In rock-climbing, you have to be in the state of presence all the time observing if you put your foot in a right position because sometimes the boulder is so small that you can easily slip. You need to always feel what is going on in your body, how long can you go before muscle failure, how much power do you need to channel in your fingers so that the grip would be strong enough not to fall without spending too much energy.
I love rock-climbing for the acute state of presence.
It’s a community.
When I do calisthenics or go to the gym I am often alone. I have no problem with that. I love solitude.
When I came to the rock-climbing gym for me it was unusual to see that all rock-climbers are like family. They support each other and clap when someone pulls off an especially complex move. They cheer up after failures and show genuine joy when you succeed. It is a forgotten feeling since my old street workout days when I used to work out with my team.
It feels good.😏
It’s something you can tell your friends.
When someone would ask you what sport do you do and you say: “I lift weights” everyone is like: “meh…”
When you say: “I rock-climb” there is a spark of interest. People ask questions.
Food for the ego! Nice! 😆
It’s a never-ending challenge.
I come back to the gym, I solve a puzzle that was impossible the day before. The progress is measurable and that’s the beauty of it. But most importantly, the horizon never gets closer instead I can see how the whole new world of what is human body capable of unfolds itself.

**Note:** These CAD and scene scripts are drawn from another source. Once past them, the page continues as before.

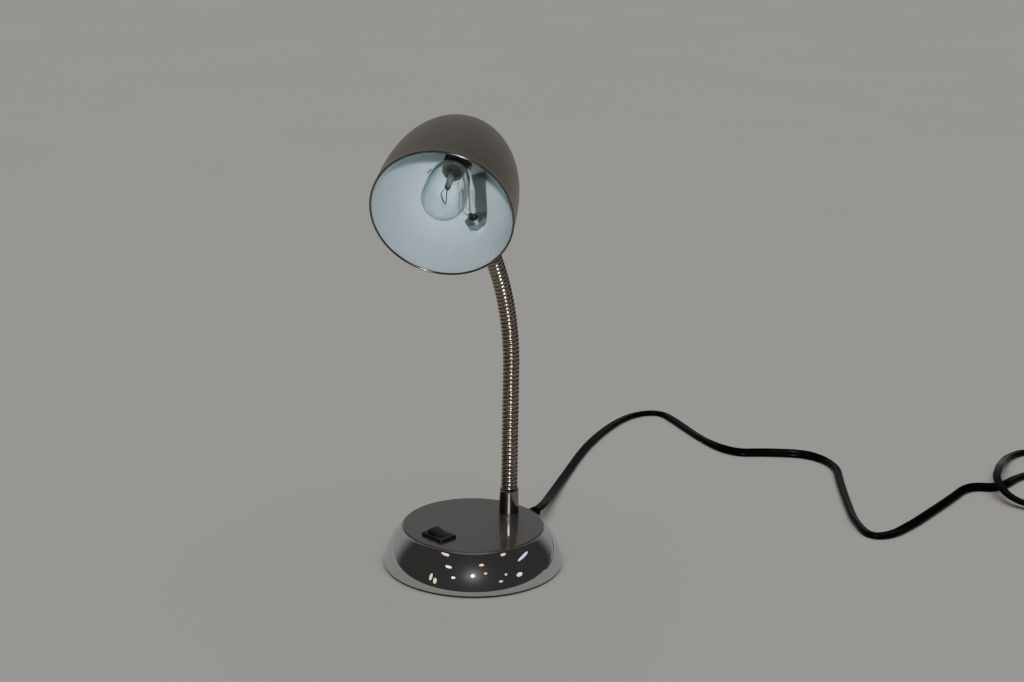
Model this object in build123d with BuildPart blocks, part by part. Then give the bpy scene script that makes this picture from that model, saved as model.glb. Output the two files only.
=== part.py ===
"""Gooseneck desk lamp: weighted round base, flexible neck, tilted bullet shade and mains cord.

Millimetres. +Z is up, -Y is the front with the switch, +Y is the rear with the neck and the cord.
The origin is the middle of the base's underside, on the table.
"""

import os
from math import acos, cos, hypot, pi, radians, sin, sqrt, tan

from build123d import *

os.makedirs("parts", exist_ok=True)


def save(piece, name):
    piece.part.label = name
    export_step(piece.part, f"parts/{name}.step")


# ---- driving dimensions ----

seat_gap = 0.2  # between pieces that drop into each other
thread_gap = 0.1  # round a screw or a nipple in its thread
running_gap = 0.3  # between pieces that move past each other
cut_past = 5.0  # how far a cut runs past what it goes through

base_radius = 65.5
base_height = 29.0  # table to the face of the top plate
skirt_lift = 1.2  # skirt's lower edge above the table
skirt_wall = 1.5
skirt_curve = 41.0  # radius of the skirt's rounded side
plate_radius = 51.3
plate_thickness = 2.0
plate_chamfer = 0.5
plate_proud = 0.8  # top plate's face above the skirt's upper edge
skirt_lip = 0.5  # skirt's upper edge beside the plate
ledge_width = 4.5
ledge_thickness = 1.5

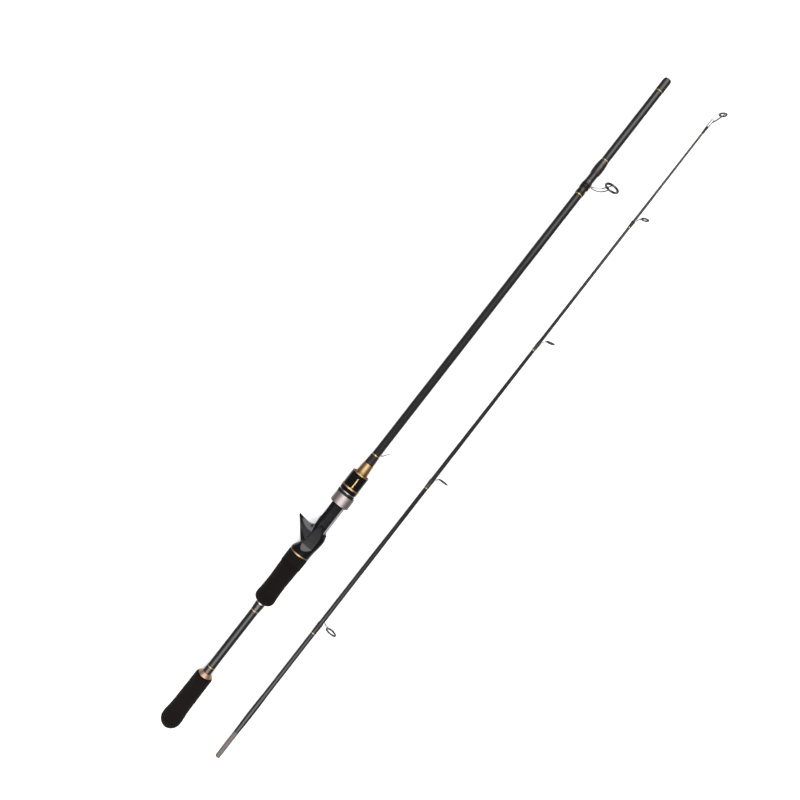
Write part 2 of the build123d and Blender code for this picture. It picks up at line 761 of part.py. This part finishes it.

I watch Ejin, a slim and fragile 15 y.o. girl. She is rock-climbing for 5 years and her rock-climbing style leaves me speechless. Nothing in her appearance speaks for her immense strength, endurance and a tremendous control of her body. When she climbs there are no useless moves. She “climbs” with her brain.
She makes me feel miserable 😅
It’s an opportunity to give.
Ejin teaches me how to climb and I teach her English. Not only her, actually. After 1 month there are quite many enthusiasts including my coach. We climb and we rest and I use the rest time to give what I have to offer to these radiant, kind people around me — my rock-climbing fam.
Either you are at the beginning of your fitness journey and don’t know which sport to pick up or you are a fitness junkie looking for new ways to challenge yourself I suggest you pick up a 30-days rock-climbing challenge.
Chances are you will never be the same again.
Take a good care of yourself and be healthy!